- WHAT YOU WILL DO -
Give back exactly the lines from the start of the listing to the line containing "FOOT_Y = 88.0", inclusive, and nothing beyond them.

####################

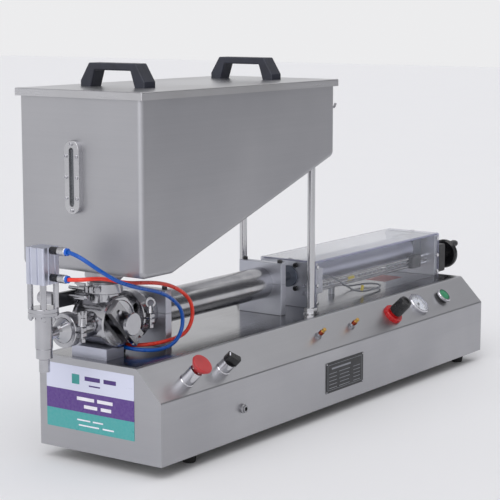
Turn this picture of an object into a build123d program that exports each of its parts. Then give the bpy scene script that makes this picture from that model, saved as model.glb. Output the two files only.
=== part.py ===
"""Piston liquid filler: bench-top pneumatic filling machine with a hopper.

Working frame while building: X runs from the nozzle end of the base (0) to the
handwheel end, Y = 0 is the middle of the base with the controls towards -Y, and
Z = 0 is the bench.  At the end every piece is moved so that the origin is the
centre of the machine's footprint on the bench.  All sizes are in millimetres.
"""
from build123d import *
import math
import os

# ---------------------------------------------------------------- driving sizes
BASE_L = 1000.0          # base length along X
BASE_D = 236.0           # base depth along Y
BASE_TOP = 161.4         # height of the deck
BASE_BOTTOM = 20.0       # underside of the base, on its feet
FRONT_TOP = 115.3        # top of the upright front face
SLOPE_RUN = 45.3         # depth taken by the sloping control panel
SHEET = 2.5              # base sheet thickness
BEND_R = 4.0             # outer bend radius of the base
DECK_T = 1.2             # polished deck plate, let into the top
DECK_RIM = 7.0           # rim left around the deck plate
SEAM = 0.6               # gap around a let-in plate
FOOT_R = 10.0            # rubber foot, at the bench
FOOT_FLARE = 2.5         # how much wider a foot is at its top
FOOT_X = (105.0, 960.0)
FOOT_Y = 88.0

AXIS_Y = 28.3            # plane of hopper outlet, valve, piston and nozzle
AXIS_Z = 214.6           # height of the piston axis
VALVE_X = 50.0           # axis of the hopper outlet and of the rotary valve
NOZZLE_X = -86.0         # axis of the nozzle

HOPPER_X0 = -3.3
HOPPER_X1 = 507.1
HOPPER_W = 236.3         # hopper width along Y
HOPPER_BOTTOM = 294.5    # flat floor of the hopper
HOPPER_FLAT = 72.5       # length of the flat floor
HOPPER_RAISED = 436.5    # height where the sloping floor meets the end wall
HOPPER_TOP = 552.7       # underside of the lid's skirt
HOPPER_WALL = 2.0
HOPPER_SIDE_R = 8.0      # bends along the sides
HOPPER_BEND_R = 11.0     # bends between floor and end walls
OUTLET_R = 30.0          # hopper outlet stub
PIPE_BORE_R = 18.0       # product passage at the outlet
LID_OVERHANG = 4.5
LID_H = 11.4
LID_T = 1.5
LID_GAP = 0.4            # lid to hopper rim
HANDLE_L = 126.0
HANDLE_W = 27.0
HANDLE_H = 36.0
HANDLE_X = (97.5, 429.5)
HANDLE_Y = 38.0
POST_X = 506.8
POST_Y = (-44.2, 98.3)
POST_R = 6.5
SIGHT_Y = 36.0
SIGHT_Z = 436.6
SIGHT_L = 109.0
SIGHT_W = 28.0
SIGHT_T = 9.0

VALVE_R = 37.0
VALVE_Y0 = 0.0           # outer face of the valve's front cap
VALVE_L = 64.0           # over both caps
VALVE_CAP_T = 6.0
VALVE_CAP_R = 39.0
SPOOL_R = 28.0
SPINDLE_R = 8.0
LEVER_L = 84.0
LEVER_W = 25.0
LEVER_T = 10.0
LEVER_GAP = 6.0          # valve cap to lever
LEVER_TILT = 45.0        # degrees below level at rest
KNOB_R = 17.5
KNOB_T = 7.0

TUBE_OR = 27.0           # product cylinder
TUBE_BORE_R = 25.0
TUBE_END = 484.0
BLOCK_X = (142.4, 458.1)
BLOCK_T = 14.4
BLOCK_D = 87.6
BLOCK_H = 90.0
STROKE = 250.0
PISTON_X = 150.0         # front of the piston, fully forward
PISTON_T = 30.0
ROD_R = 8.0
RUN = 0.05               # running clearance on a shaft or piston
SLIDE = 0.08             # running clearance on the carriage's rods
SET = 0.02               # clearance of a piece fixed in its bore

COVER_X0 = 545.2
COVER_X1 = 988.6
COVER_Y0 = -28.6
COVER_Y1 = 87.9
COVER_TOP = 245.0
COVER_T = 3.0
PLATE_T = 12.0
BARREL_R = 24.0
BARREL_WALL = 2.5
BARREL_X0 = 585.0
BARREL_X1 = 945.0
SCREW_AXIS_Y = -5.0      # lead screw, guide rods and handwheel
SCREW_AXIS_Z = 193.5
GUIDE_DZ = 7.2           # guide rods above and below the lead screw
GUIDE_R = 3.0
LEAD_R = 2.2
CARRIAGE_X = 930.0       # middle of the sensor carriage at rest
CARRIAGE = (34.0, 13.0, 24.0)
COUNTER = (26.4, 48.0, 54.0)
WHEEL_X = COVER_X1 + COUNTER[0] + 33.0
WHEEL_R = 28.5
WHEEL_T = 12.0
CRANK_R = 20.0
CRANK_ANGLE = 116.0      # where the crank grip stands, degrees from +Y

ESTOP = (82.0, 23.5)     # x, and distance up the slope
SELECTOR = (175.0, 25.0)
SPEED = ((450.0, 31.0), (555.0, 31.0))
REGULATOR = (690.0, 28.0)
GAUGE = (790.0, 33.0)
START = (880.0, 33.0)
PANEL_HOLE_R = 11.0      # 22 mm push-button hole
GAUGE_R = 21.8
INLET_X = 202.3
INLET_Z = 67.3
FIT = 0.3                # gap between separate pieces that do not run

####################

- OUTPUT FOR THIS EXERCISE -
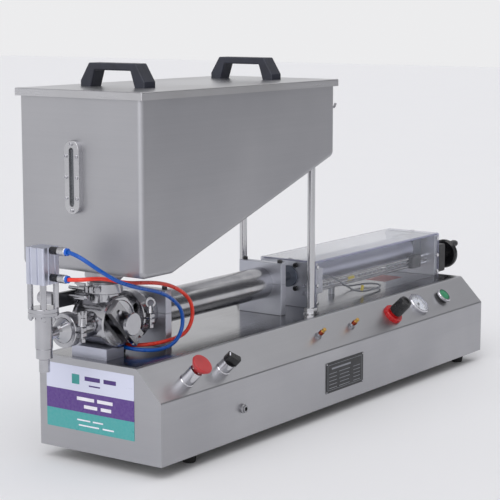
Turn this picture of an object into a build123d program that exports each of its parts. Then give the bpy scene script that makes this picture from that model, saved as model.glb. Output the two files only.
=== part.py ===
"""Piston liquid filler: bench-top pneumatic filling machine with a hopper.

Working frame while building: X runs from the nozzle end of the base (0) to the
handwheel end, Y = 0 is the middle of the base with the controls towards -Y, and
Z = 0 is the bench.  At the end every piece is moved so that the origin is the
centre of the machine's footprint on the bench.  All sizes are in millimetres.
"""
from build123d import *
import math
import os

# ---------------------------------------------------------------- driving sizes
BASE_L = 1000.0          # base length along X
BASE_D = 236.0           # base depth along Y
BASE_TOP = 161.4         # height of the deck
BASE_BOTTOM = 20.0       # underside of the base, on its feet
FRONT_TOP = 115.3        # top of the upright front face
SLOPE_RUN = 45.3         # depth taken by the sloping control panel
SHEET = 2.5              # base sheet thickness
BEND_R = 4.0             # outer bend radius of the base
DECK_T = 1.2             # polished deck plate, let into the top
DECK_RIM = 7.0           # rim left around the deck plate
SEAM = 0.6               # gap around a let-in plate
FOOT_R = 10.0            # rubber foot, at the bench
FOOT_FLARE = 2.5         # how much wider a foot is at its top
FOOT_X = (105.0, 960.0)
FOOT_Y = 88.0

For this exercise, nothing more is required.